TO BE DONE:
Check every line below for the word "axes" and copy the ones that have it.

INFORMATION SUPPLIED:

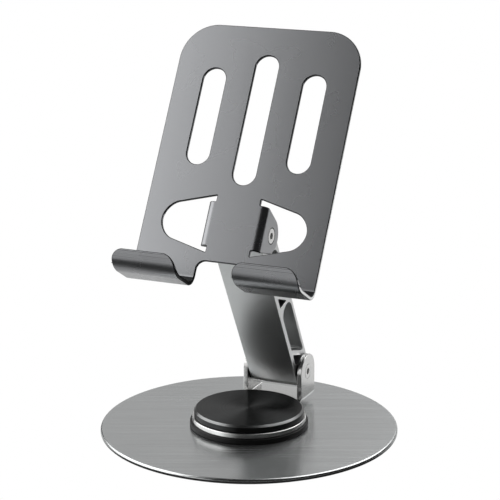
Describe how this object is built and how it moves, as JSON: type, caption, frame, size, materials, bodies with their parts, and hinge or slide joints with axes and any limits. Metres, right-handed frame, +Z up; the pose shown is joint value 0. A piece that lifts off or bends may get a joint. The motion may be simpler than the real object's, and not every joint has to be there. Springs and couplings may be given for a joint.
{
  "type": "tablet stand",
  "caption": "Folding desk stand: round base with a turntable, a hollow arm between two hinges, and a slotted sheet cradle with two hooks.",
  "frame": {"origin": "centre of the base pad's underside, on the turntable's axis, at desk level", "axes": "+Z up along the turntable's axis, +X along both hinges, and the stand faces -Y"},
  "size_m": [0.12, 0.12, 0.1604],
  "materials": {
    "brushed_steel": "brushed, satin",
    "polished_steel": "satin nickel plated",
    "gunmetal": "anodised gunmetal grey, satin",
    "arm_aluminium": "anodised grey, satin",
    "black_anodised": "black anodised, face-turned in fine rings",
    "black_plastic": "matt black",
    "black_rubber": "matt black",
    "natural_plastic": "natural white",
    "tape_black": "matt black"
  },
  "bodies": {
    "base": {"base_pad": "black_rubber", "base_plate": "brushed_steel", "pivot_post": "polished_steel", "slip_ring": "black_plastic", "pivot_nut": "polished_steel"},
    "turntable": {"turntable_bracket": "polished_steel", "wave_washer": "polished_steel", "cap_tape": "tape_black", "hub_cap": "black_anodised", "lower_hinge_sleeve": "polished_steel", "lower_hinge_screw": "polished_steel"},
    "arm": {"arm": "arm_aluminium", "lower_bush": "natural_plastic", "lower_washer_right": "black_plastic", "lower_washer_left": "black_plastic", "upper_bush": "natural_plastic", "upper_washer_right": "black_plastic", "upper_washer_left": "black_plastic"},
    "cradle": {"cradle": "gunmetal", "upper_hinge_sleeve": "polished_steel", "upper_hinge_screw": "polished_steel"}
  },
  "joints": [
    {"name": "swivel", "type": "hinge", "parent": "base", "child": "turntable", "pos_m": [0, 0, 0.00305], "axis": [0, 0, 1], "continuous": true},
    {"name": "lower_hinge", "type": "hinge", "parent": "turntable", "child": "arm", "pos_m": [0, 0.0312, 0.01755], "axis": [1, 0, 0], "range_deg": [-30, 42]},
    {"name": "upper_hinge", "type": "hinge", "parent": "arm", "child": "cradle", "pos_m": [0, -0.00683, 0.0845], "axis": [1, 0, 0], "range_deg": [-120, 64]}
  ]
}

CORRECT RESPONSE:
Describe how this object is built and how it moves, as JSON: type, caption, frame, size, materials, bodies with their parts, and hinge or slide joints with axes and any limits. Metres, right-handed frame, +Z up; the pose shown is joint value 0. A piece that lifts off or bends may get a joint. The motion may be simpler than the real object's, and not every joint has to be there. Springs and couplings may be given for a joint.
  "frame": {"origin": "centre of the base pad's underside, on the turntable's axis, at desk level", "axes": "+Z up along the turntable's axis, +X along both hinges, and the stand faces -Y"},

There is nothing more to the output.